→ Exercise task
Output the data below in full, byte for byte. Nothing may differ.
===== Supplied material
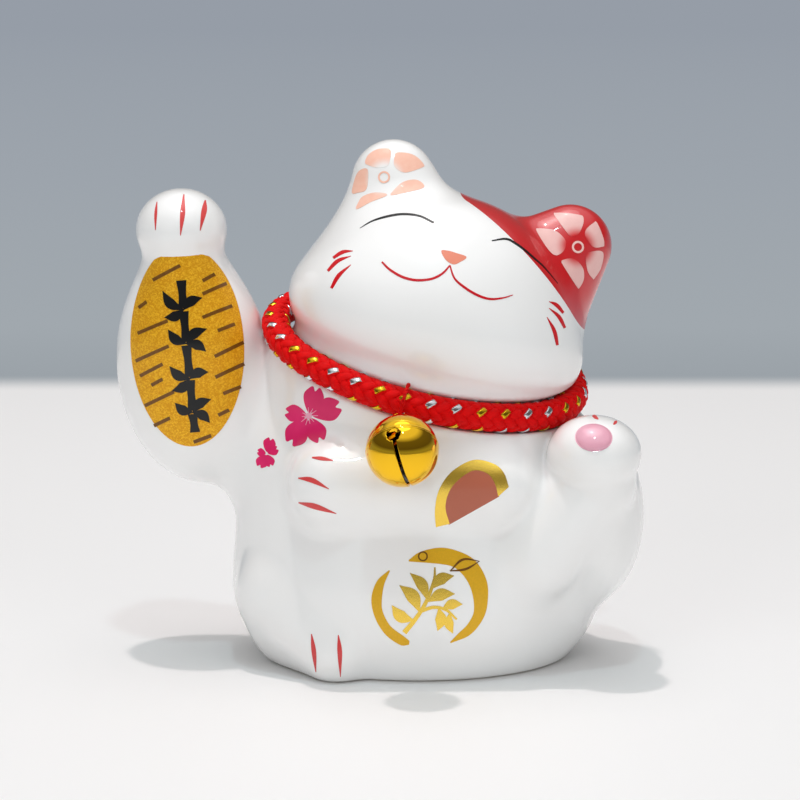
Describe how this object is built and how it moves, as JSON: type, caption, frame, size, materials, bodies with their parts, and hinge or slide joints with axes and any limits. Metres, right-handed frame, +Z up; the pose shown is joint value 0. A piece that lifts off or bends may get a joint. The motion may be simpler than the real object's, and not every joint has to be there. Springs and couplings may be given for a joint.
{
  "type": "ceramic beckoning cat figurine",
  "caption": "Seated glazed ceramic cat with one raised paw holding a gilded koban, a braided cord collar and a swinging jingle bell.",
  "frame": {"origin": "middle of the flat foot on the table", "axes": "+Z up, -Y towards the front of the figure, +X to the viewer's right"},
  "size_m": [0.1145, 0.0868, 0.1125],
  "materials": {
    "glaze": "clear glossy glaze over white body, painted under and over the glaze",
    "gilding": "gold glitter lustre",
    "pad_glaze": "glossy pink enamel",
    "cord": "braided satin cord with gold and silver tinsel",
    "thread": "twisted red thread",
    "bell_metal": "bright plated",
    "pellet_steel": "plain",
    "stopper_rubber": "translucent white"
  },
  "bodies": {
    "root": {"torso_casting": "glaze", "head_casting": "glaze", "raised_arm_casting": "glaze", "raised_leg_casting": "glaze", "koban_plate": "gilding", "paw_pad": "pad_glaze", "collar_cord": "cord", "collar_wrap": "thread"},
    "tie": {"bell_tie": "thread"},
    "bell": {"bell_eye": "bell_metal", "bell_upper_shell": "bell_metal", "bell_lower_shell": "bell_metal"},
    "pellet": {"bell_pellet": "pellet_steel"},
    "stopper": {"base_stopper": "stopper_rubber"}
  },
  "joints": [
    {"name": "bell_lift", "type": "hinge", "parent": "root", "child": "tie", "pos_m": [-0.00573, -0.02606, 0.06037], "axis": [-0.9633, 0.0849, 0.2548], "range_deg": [0, 70]},
    {"name": "bell_swing", "type": "hinge", "parent": "tie", "child": "bell", "pos_m": [-0.00674, -0.02984, 0.05783], "axis": [0.1601, -0.5802, 0.7986], "range_deg": [-40, 12]},
    {"name": "pellet_roll", "type": "hinge", "parent": "bell", "child": "pellet", "pos_m": [-0.00604, -0.0373, 0.05227], "axis": [1, 0, 0], "range_deg": [-60, 60]},
    {"name": "stopper_pull", "type": "slide", "parent": "root", "child": "stopper", "axis": [0, 0, -1], "range_m": [0, 0.02]}
  ]
}
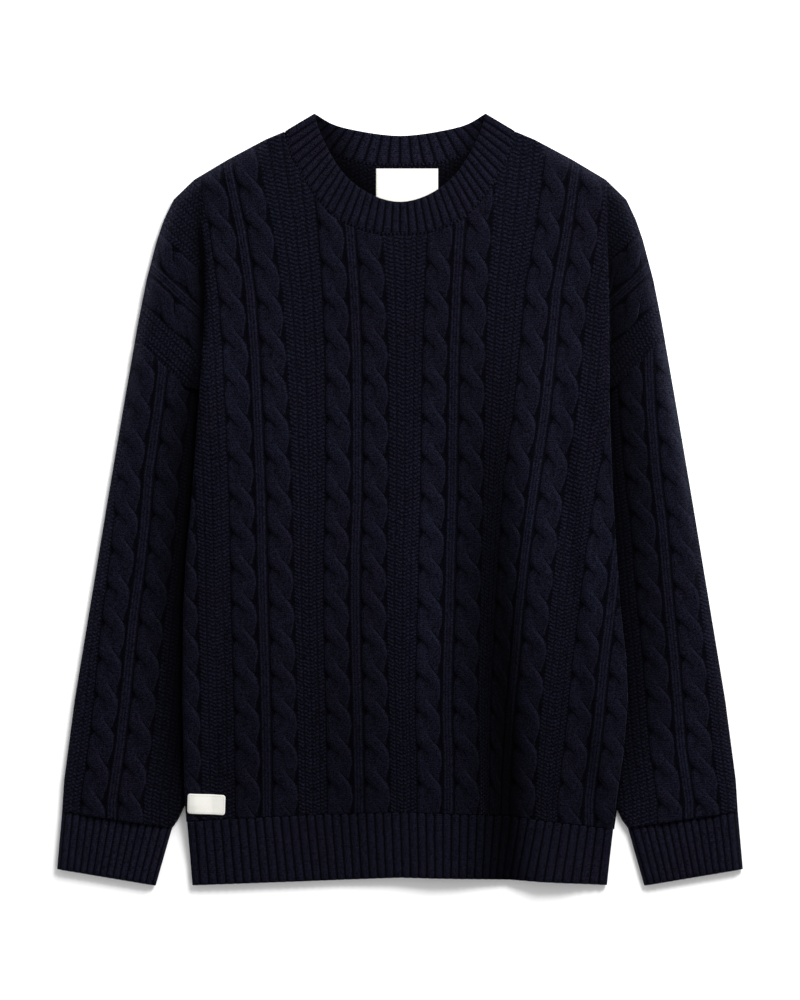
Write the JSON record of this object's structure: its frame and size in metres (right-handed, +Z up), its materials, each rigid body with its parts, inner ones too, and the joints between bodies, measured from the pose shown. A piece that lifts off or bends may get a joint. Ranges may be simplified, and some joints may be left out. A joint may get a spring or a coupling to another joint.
{
  "type": "sweater",
  "caption": "Crew neck cable knit sweater with drop shoulders and long sleeves, laid flat on its back, rib knit at the neck, hem and cuffs.",
  "frame": {"origin": "on the surface below the middle of the sweater's box", "axes": "+Y towards the neck, +X to the right as seen from above with the front up, +Z up from the surface"},
  "size_m": [0.6302, 0.7093, 0.0203],
  "materials": {
    "navy_wool": "matt heathered wool, cable knit",
    "navy_rib": "matt heathered wool, rib knit",
    "label_cloth": "white woven cotton tape"
  },
  "bodies": {
    "root": {"front_panel": "navy_wool", "back_panel": "navy_wool", "sleeve_left": "navy_wool", "sleeve_right": "navy_wool", "cuff_left": "navy_rib", "cuff_right": "navy_rib", "hem_front": "navy_rib", "hem_back": "navy_rib", "neckband_front": "navy_rib", "neckband_back": "navy_rib", "neck_label": "label_cloth", "hem_patch": "label_cloth"}
  },
  "joints": []
}
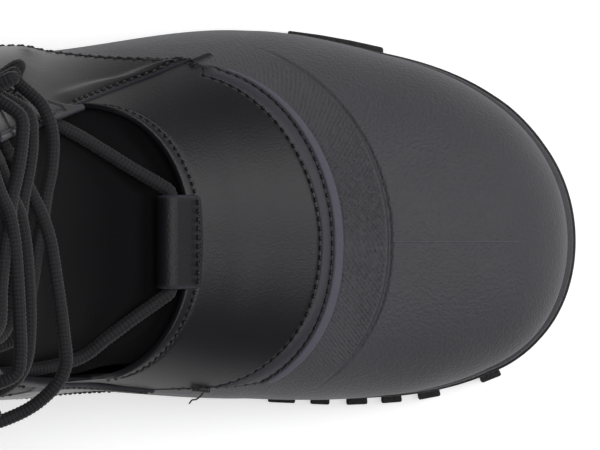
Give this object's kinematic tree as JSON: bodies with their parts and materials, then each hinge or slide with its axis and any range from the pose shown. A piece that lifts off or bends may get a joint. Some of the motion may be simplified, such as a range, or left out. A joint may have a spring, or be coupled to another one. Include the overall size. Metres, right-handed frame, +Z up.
{
  "type": "snow boot",
  "caption": "Left snow boot: a round-toed moulded rubber shell on a lugged sole, with a laced dark leather upper, a dark cloth tongue and a shaft open at the collar.",
  "frame": {"origin": "on the floor, under the middle of the boot's bounding box", "axes": "+X towards the toe, +Y towards the outer (lateral) side of this left boot, +Z up"},
  "size_m": [0.307, 0.1252, 0.2476],
  "materials": {
    "outsole": "matte moulded",
    "shell": "matte, finely pebbled",
    "leather": "satin, finely grained",
    "felt": "brushed felt",
    "cloth": "matte close weave",
    "cord": "braided",
    "metal": "black, semi-gloss"
  },
  "bodies": {
    "root": {"outsole": "outsole", "shell": "shell", "upper": "leather", "insole": "felt", "tongue": "cloth", "lace_vamp": "cord", "lace_cross_1": "cord", "lace_cross_2": "cord", "lace_cross_3": "cord", "eyelet_lateral_1": "metal", "eyelet_medial_1": "metal", "eyelet_lateral_2": "metal", "eyelet_medial_2": "metal", "eyelet_lateral_3": "metal", "eyelet_medial_3": "metal", "eyelet_lateral_4": "metal", "eyelet_medial_4": "metal"}
  },
  "joints": []
}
==========
→ Expected answer
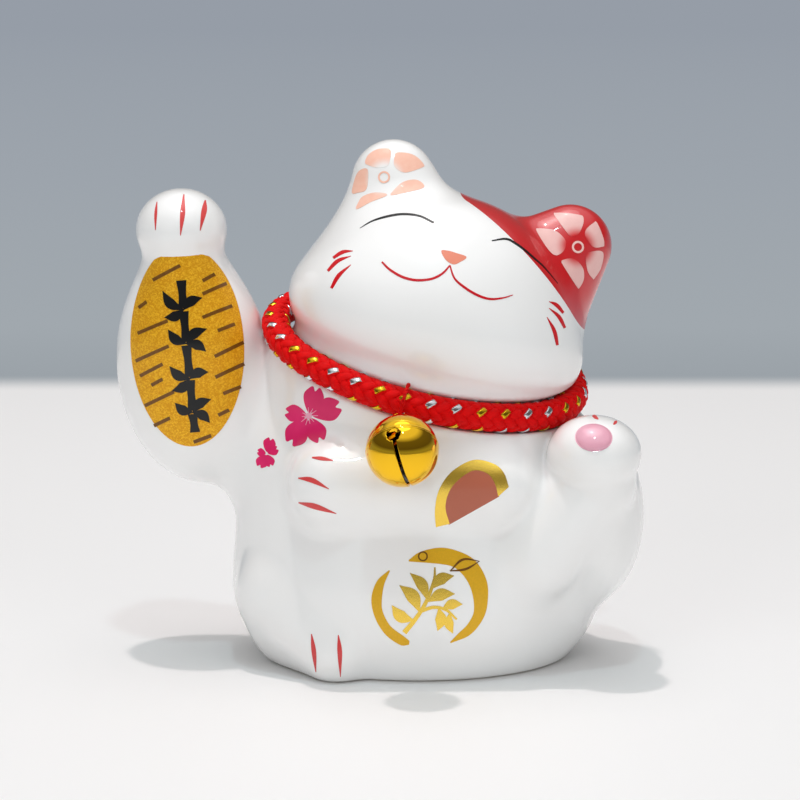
Describe how this object is built and how it moves, as JSON: type, caption, frame, size, materials, bodies with their parts, and hinge or slide joints with axes and any limits. Metres, right-handed frame, +Z up; the pose shown is joint value 0. A piece that lifts off or bends may get a joint. The motion may be simpler than the real object's, and not every joint has to be there. Springs and couplings may be given for a joint.
{
  "type": "ceramic beckoning cat figurine",
  "caption": "Seated glazed ceramic cat with one raised paw holding a gilded koban, a braided cord collar and a swinging jingle bell.",
  "frame": {"origin": "middle of the flat foot on the table", "axes": "+Z up, -Y towards the front of the figure, +X to the viewer's right"},
  "size_m": [0.1145, 0.0868, 0.1125],
  "materials": {
    "glaze": "clear glossy glaze over white body, painted under and over the glaze",
    "gilding": "gold glitter lustre",
    "pad_glaze": "glossy pink enamel",
    "cord": "braided satin cord with gold and silver tinsel",
    "thread": "twisted red thread",
    "bell_metal": "bright plated",
    "pellet_steel": "plain",
    "stopper_rubber": "translucent white"
  },
  "bodies": {
    "root": {"torso_casting": "glaze", "head_casting": "glaze", "raised_arm_casting": "glaze", "raised_leg_casting": "glaze", "koban_plate": "gilding", "paw_pad": "pad_glaze", "collar_cord": "cord", "collar_wrap": "thread"},
    "tie": {"bell_tie": "thread"},
    "bell": {"bell_eye": "bell_metal", "bell_upper_shell": "bell_metal", "bell_lower_shell": "bell_metal"},
    "pellet": {"bell_pellet": "pellet_steel"},
    "stopper": {"base_stopper": "stopper_rubber"}
  },
  "joints": [
    {"name": "bell_lift", "type": "hinge", "parent": "root", "child": "tie", "pos_m": [-0.00573, -0.02606, 0.06037], "axis": [-0.9633, 0.0849, 0.2548], "range_deg": [0, 70]},
    {"name": "bell_swing", "type": "hinge", "parent": "tie", "child": "bell", "pos_m": [-0.00674, -0.02984, 0.05783], "axis": [0.1601, -0.5802, 0.7986], "range_deg": [-40, 12]},
    {"name": "pellet_roll", "type": "hinge", "parent": "bell", "child": "pellet", "pos_m": [-0.00604, -0.0373, 0.05227], "axis": [1, 0, 0], "range_deg": [-60, 60]},
    {"name": "stopper_pull", "type": "slide", "parent": "root", "child": "stopper", "axis": [0, 0, -1], "range_m": [0, 0.02]}
  ]
}
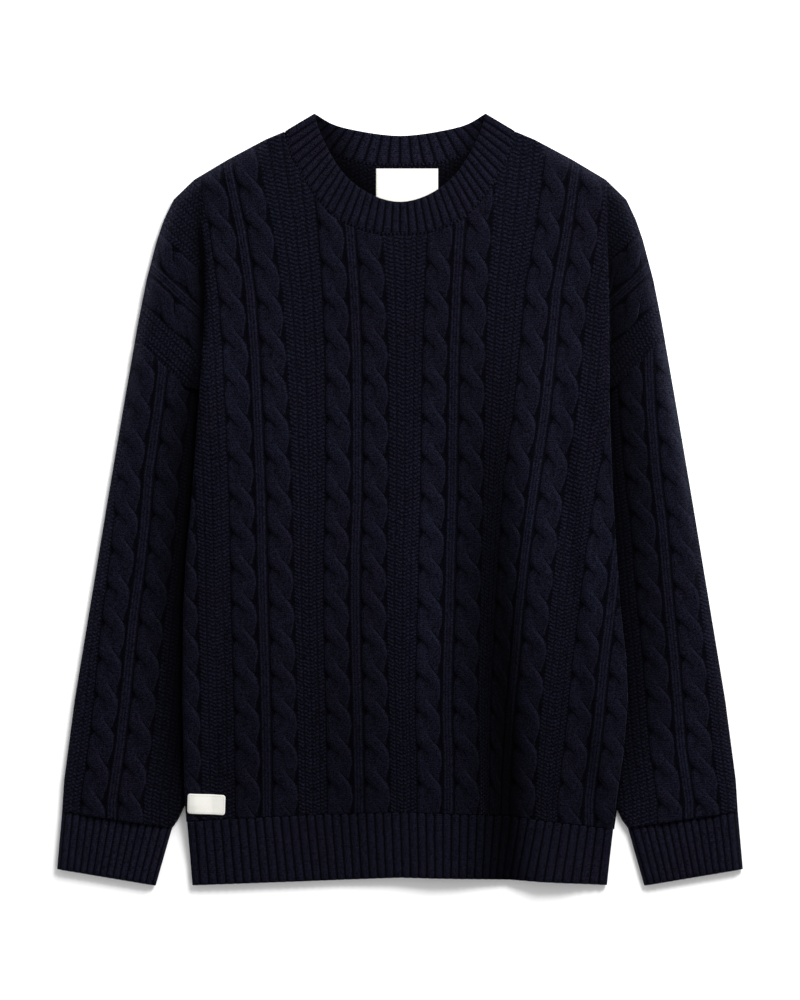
Write the JSON record of this object's structure: its frame and size in metres (right-handed, +Z up), its materials, each rigid body with its parts, inner ones too, and the joints between bodies, measured from the pose shown. A piece that lifts off or bends may get a joint. Ranges may be simplified, and some joints may be left out. A joint may get a spring or a coupling to another joint.
{
  "type": "sweater",
  "caption": "Crew neck cable knit sweater with drop shoulders and long sleeves, laid flat on its back, rib knit at the neck, hem and cuffs.",
  "frame": {"origin": "on the surface below the middle of the sweater's box", "axes": "+Y towards the neck, +X to the right as seen from above with the front up, +Z up from the surface"},
  "size_m": [0.6302, 0.7093, 0.0203],
  "materials": {
    "navy_wool": "matt heathered wool, cable knit",
    "navy_rib": "matt heathered wool, rib knit",
    "label_cloth": "white woven cotton tape"
  },
  "bodies": {
    "root": {"front_panel": "navy_wool", "back_panel": "navy_wool", "sleeve_left": "navy_wool", "sleeve_right": "navy_wool", "cuff_left": "navy_rib", "cuff_right": "navy_rib", "hem_front": "navy_rib", "hem_back": "navy_rib", "neckband_front": "navy_rib", "neckband_back": "navy_rib", "neck_label": "label_cloth", "hem_patch": "label_cloth"}
  },
  "joints": []
}
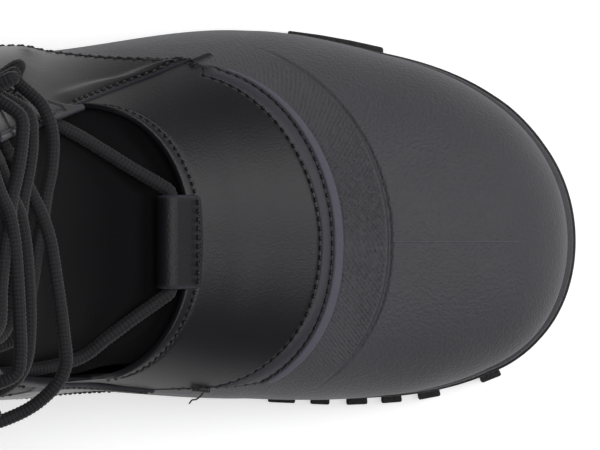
Give this object's kinematic tree as JSON: bodies with their parts and materials, then each hinge or slide with its axis and any range from the pose shown. A piece that lifts off or bends may get a joint. Some of the motion may be simplified, such as a range, or left out. A joint may have a spring, or be coupled to another one. Include the overall size. Metres, right-handed frame, +Z up.
{
  "type": "snow boot",
  "caption": "Left snow boot: a round-toed moulded rubber shell on a lugged sole, with a laced dark leather upper, a dark cloth tongue and a shaft open at the collar.",
  "frame": {"origin": "on the floor, under the middle of the boot's bounding box", "axes": "+X towards the toe, +Y towards the outer (lateral) side of this left boot, +Z up"},
  "size_m": [0.307, 0.1252, 0.2476],
  "materials": {
    "outsole": "matte moulded",
    "shell": "matte, finely pebbled",
    "leather": "satin, finely grained",
    "felt": "brushed felt",
    "cloth": "matte close weave",
    "cord": "braided",
    "metal": "black, semi-gloss"
  },
  "bodies": {
    "root": {"outsole": "outsole", "shell": "shell", "upper": "leather", "insole": "felt", "tongue": "cloth", "lace_vamp": "cord", "lace_cross_1": "cord", "lace_cross_2": "cord", "lace_cross_3": "cord", "eyelet_lateral_1": "metal", "eyelet_medial_1": "metal", "eyelet_lateral_2": "metal", "eyelet_medial_2": "metal", "eyelet_lateral_3": "metal", "eyelet_medial_3": "metal", "eyelet_lateral_4": "metal", "eyelet_medial_4": "metal"}
  },
  "joints": []
}